**GIVEN INSTRUCTION:** Copy the data exactly from the line that contains "BUDS.forEach((bud, k) =>" through the line that contains "obj.parent = empty", keeping both end lines and leaving out everything else.
^^^^
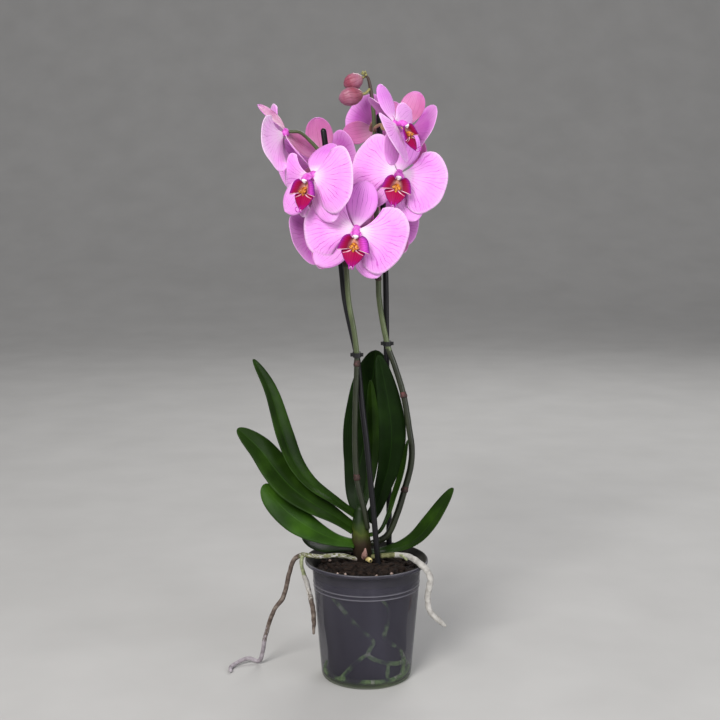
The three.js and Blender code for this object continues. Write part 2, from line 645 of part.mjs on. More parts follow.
function budGeometry({ tip, foot, width }) {
  const start = vector(foot);
  const axis = vector(tip).sub(start);
  const across = axis.clone().cross(new THREE.Vector3(0, 0, 1)).normalize();
  const up = across.clone().cross(axis).normalize();
  const beside = axis.clone().normalize().cross(up);
  const profile = [[0, 0.18], [0.12, 0.62], [0.34, 0.95], [0.58, 1], [0.8, 0.78], [0.94, 0.42], [1, 0.12]];
  const rings = profile.map(([place, share]) => Array.from({ length: BUD_SIDES }, (_, k) => {
    const turn = (2 * Math.PI * k) / BUD_SIDES;
    const radius = (width / 2) * share * (1 - (k % 3 === 0 ? 0.08 : 0));
    return start.clone().addScaledVector(axis, place)
      .addScaledVector(up, radius * Math.cos(turn))
      .addScaledVector(beside, radius * Math.sin(turn));
  }));
  return loft(rings);
}

function budStalk({ foot, tip, stalk }) {
  const way = vector(foot).sub(vector(tip)).normalize();
  const end = vector(foot).addScaledVector(way, GAP);
  const middle = vector(foot).addScaledVector(way, 2.2);
  return stemTube([stalk, middle.toArray(), end.toArray()], [1.4, 1.2, 1], 5);
}

// ---- Spikes, rods and clips ----
function spikeSolid(route, radii, joints, stalks) {
  return joined([stemTube(route, radii, 7, { joints }), ...stalks]);
}

function clipSolid(centre, passing) {
  const [x, y, z] = centre;
  const band = new THREE.Shape();
  band.absarc(0, 3.1, 4.1, 0, Math.PI);
  band.absarc(0, -3.1, 4.1, Math.PI, 2 * Math.PI);
  const settings = { depth: CLIP_HEIGHT, bevelEnabled: false, curveSegments: 4 };
  const ring = new THREE.ExtrudeGeometry(band, settings).translate(x, y, z - CLIP_HEIGHT / 2);
  const ears = [-1, 1].map((side) => {
    const ear = new THREE.BoxGeometry(2.6, 3.2, 3.2);
    return ear.translate(x + side * 4.9, y - 1, z);
  });
  return cut(joined([ring, ...ears]), passing);
}

// ---- The whole plant ----
const plant = new THREE.Group();

const stakeRoutes = { left: STAKE_LEFT_ROUTE, right: STAKE_RIGHT_ROUTE };

function stake(side, extra) {
  const route = stakeRoutes[side];
  return solidOf(stemTube(route, route.map(() => STAKE_RADIUS), 8, { extra }));
}

const spikeStalks = {
  left: [FLOWERS[0], FLOWERS[2], FLOWERS[4], FLOWERS[5]].map(flowerStalk),
  right: [FLOWERS[1], FLOWERS[6], FLOWERS[7], FLOWERS[8], FLOWERS[9]].map(flowerStalk),
};
const tipBuds = [ball([-2.8, 5, 583], [1.7, 1.5, 1.9], 6, 4)];
const stemRoom = stemSolid(GAP + 0.15);
const wallRoots = wallRootSolid();
const leftRoot = cut(
  joined([stemTube(ROOT_LEFT_ROUTE, ROOT_LEFT_RADII, 6), stemTube(ROOT_BRANCH_ROUTE, ROOT_BRANCH_RADII, 6)]),
  [stemRoom],
);
const rightRoot = cut(solidOf(stemTube(ROOT_RIGHT_ROUTE, ROOT_RIGHT_RADII, 6)), [stemRoom]);

plant.add(show('pot', potSolid(), FINISH.pot));
const stakeRoom = { left: stake('left', GAP), right: stake('right', GAP) };
plant.add(show('bark_mix', cut(barkSolid(), [stemRoom, stakeRoom.left, stakeRoom.right]), FINISH.bark));
plant.add(show('pot_roots', wallRoots, FINISH.wallRoot));
plant.add(show('stem_base', stemPieces(), FINISH.stem));
plant.add(show('root_left', leftRoot, FINISH.root));
plant.add(show('root_right', rightRoot, FINISH.rootPale));

LEAVES.forEach((leaf, k) => {
  plant.add(show(`leaf_${k + 1}`, cut(solidOf(leafGeometry(leaf)), [stemRoom]), FINISH.leaf));
});

const spikeLeft = spikeSolid(SPIKE_LEFT_ROUTE, SPIKE_LEFT_RADII, SPIKE_LEFT_JOINTS, spikeStalks.left);
const spikeRight = spikeSolid(SPIKE_RIGHT_ROUTE, SPIKE_RIGHT_RADII, SPIKE_RIGHT_JOINTS, [
  ...spikeStalks.right, ...BUDS.map(budStalk), ...tipBuds,
]);
plant.add(show('spike_left', cut(spikeLeft, [stemRoom]), FINISH.spike));
plant.add(show('spike_right', cut(spikeRight, [stemRoom]), FINISH.spike));
plant.add(show('stake_left', stake('left', 0), FINISH.stake));
plant.add(show('stake_right', stake('right', 0), FINISH.stake));

const spikeRoom = {
  left: solidOf(stemTube(SPIKE_LEFT_ROUTE, SPIKE_LEFT_RADII, 7, { extra: GAP })),
  right: solidOf(stemTube(SPIKE_RIGHT_ROUTE, SPIKE_RIGHT_RADII, 7, { extra: GAP })),
};
const clips = { left: [-9.3, -2.8, 319], right: [19.9, 14.9, 327.5] };
Object.entries(clips).forEach(([side, centre]) => {
  plant.add(show(`clip_${side}`, clipSolid(centre, [spikeRoom[side], stakeRoom[side]]), FINISH.clip));
});

const lip = lipSolid();
FLOWERS.forEach((flower, k) => {
  const number = String(k + 1).padStart(2, '0');
  const group = flowerGroup(flower);
  group.add(show(`bloom_${number}`, bloomSolid(flower), FINISH.petal));
  group.add(show(`lip_${number}`, lip, FINISH.lip));
  plant.add(group);
});

BUDS.forEach((bud, k) => {
  plant.add(show(`bud_${k + 1}`, solidOf(budGeometry(bud)), FINISH.bud));
});

export default plant;
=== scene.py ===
import functools
import math
import random

import bmesh
import bpy
import numpy as np
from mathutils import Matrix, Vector


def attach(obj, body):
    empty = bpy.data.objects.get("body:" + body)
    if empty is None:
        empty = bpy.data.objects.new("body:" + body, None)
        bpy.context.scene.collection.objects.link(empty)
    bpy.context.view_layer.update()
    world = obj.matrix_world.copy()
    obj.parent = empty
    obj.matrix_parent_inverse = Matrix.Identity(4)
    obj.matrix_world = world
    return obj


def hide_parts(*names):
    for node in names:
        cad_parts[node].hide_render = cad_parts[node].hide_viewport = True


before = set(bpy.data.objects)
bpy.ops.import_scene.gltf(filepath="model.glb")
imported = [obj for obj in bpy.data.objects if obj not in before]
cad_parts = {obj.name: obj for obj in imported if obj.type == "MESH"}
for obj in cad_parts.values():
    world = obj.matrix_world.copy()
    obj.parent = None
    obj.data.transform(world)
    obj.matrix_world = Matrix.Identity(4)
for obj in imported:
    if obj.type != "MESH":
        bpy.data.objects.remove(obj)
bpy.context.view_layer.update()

MM = 0.001

# ---- Sizes shared with the solids ----
POT_RADIUS = 60
POT_HEIGHT = 118.2
POT_FLOOR = 2
POT_SIDES = 128
WALL = 1.0
WALL_FOOT_RADIUS = 43.9
WALL_SLOPE = 0.083
LIP_FOOT = 112
RING_HEIGHTS = (91.5, 95.5)
# The room between the wall and the bark, where the roots lie.
ROOT_SPACE = 6.4
WALL_ROOT_RADIUS = 2.1
STAKE_RADIUS = 2.75

# Bark: a low mound just under the lip, with loose chips on it.
MOUND_TOP = 115.2
MOUND_DROP = 6.5
MOUND_RADIUS = 52
BARK_BRIM = 99
CHIP_COUNT = 200
CHIP_FIELD = 46
GOLDEN_TURN = 2.39996
STEM_CLEAR = 10
CHIP_SIZES = ((7, 15), (4, 9), (2, 4.6))
SMALL_CHIP = 0.55
GRIT_SIZE = (2.6, 2, 1.4)
PALE_GRIT = [(-27, -33), (24, -33), (19, 34), (26, 36), (33, 28), (-20, -36), (9, -40), (-36, 6)]

# Flowers, at full size. Aims are degrees round the flower's face, from its right side towards its top.
PETAL_REACH = 48
PETAL_AIMS = (180, -8)
PETAL_SPREAD = 59
DORSAL_REACH = 45
DORSAL_AIM = 87
LATERAL_REACH = 48
LATERAL_AIMS = (229, -57)
SEPAL_WIDTH = 29
SEPAL_WIDEST = 0.56
PETAL_THICKNESS = 0.9
PETAL_FOOT = 0.06
BEND_START = 14
HUB_RADIUS = 5
HUB_DEPTH = 4.2
HUB_BACK = -6
STALK_RADIUS = 1.5
STALK_LEAD = 11
LIP_THICKNESS = 1.3
LOBE_REACH = 12

# The form of a petal in mm: its hollow, how its rim curls back, how its sides droop, and its waves.
PETAL_HOLLOW = 3.6
PETAL_CURL = 2.4
PETAL_DROOP = 1.1
PETAL_WAVE = 0.9
PETAL_FRILL = 0.55

# Steps of a smooth stem between two points of its route.
SPIKE_STEPS = 8
ROOT_STEPS = 9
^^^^
**WRITTEN REPLY:**
BUDS.forEach((bud, k) => {
  plant.add(show(`bud_${k + 1}`, solidOf(budGeometry(bud)), FINISH.bud));
});

export default plant;
=== scene.py ===
import functools
import math
import random

import bmesh
import bpy
import numpy as np
from mathutils import Matrix, Vector


def attach(obj, body):
    empty = bpy.data.objects.get("body:" + body)
    if empty is None:
        empty = bpy.data.objects.new("body:" + body, None)
        bpy.context.scene.collection.objects.link(empty)
    bpy.context.view_layer.update()
    world = obj.matrix_world.copy()
    obj.parent = empty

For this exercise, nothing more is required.